By now, Jimmy Otto is accustomed to the ritual. This is the fifth such infection his father has had since 1997. It seems an inexorable cycle: incision, prosthesis, infection. He has lost so much skin, there's no longer enough to stitch him back together. "My father is paying the price for being the best at what he did," said Jimmy.

The son was a football player, too, a pretty good one at Utah State. But he gave up the game after breaking his shoulder. "It wasn't a hard decision," said Jimmy. "I was looking forward to the rest of my life."

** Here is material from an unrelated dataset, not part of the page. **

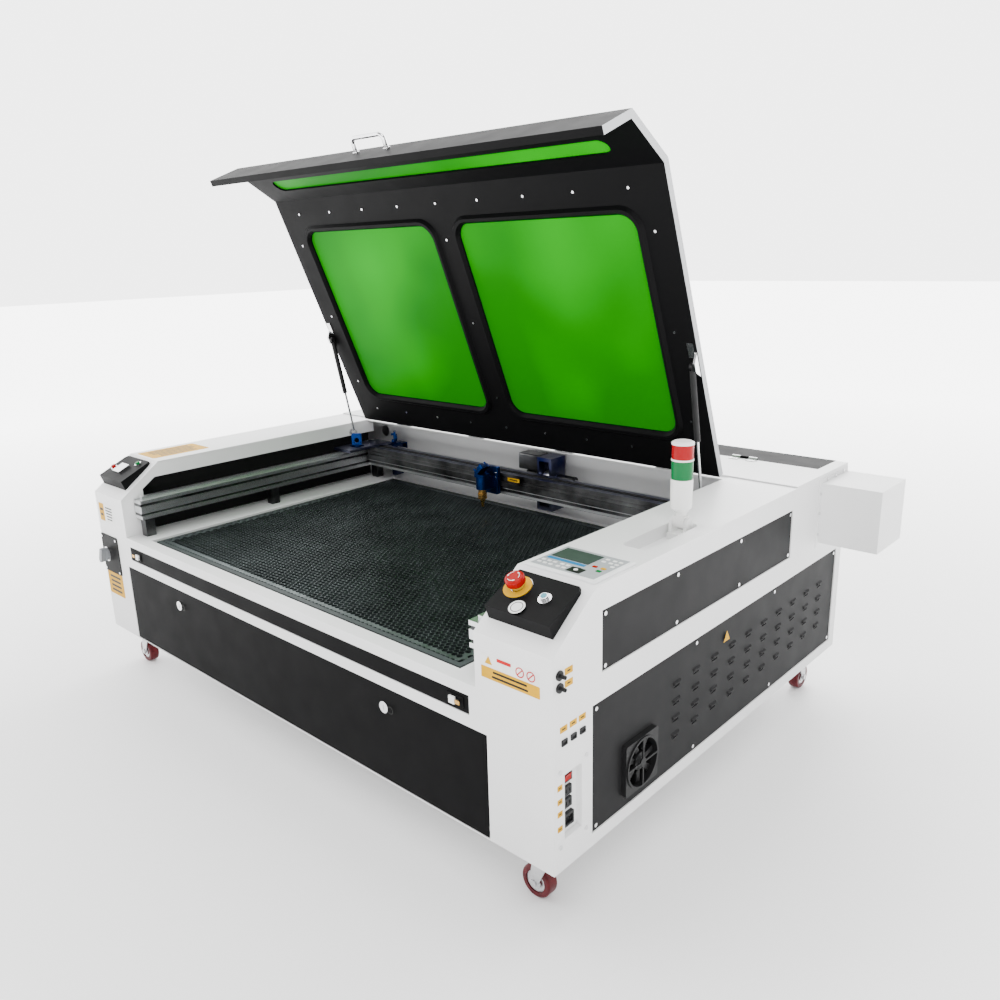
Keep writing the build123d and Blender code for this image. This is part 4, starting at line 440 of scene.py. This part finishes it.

He recalls watching team doctors drain the fluid from his old man's knees. But, then, football kept on draining his dad, even after retirement. In his autobiography, The Pain of Glory, Otto writes of his disillusionment with the benefits system and being denied disability in an arbitration hearing: "I discovered how the NFL rewards gladiators who've left their body parts on the field. By
crapping on them."

Jimmy, with four kids of his own, sounds more contemplative than his dad. He's a pastor, currently on sabbatical from his graduate studies in divinity. He understands that this infection could kill his father. He knows, too, that the eventual death, whenever it comes, probably won't be easier for him than it was for Garrett Webster.

"My dad's end," said Jimmy, "is going to be difficult."

But he also knows that despite the surgeries, all the pain and ruin brought on by football, Jim Otto was able to raise his family and make a good living.

Other guys - Mike Webster was one - need more help. Not everyone who played the game is as blessed as Jim Otto.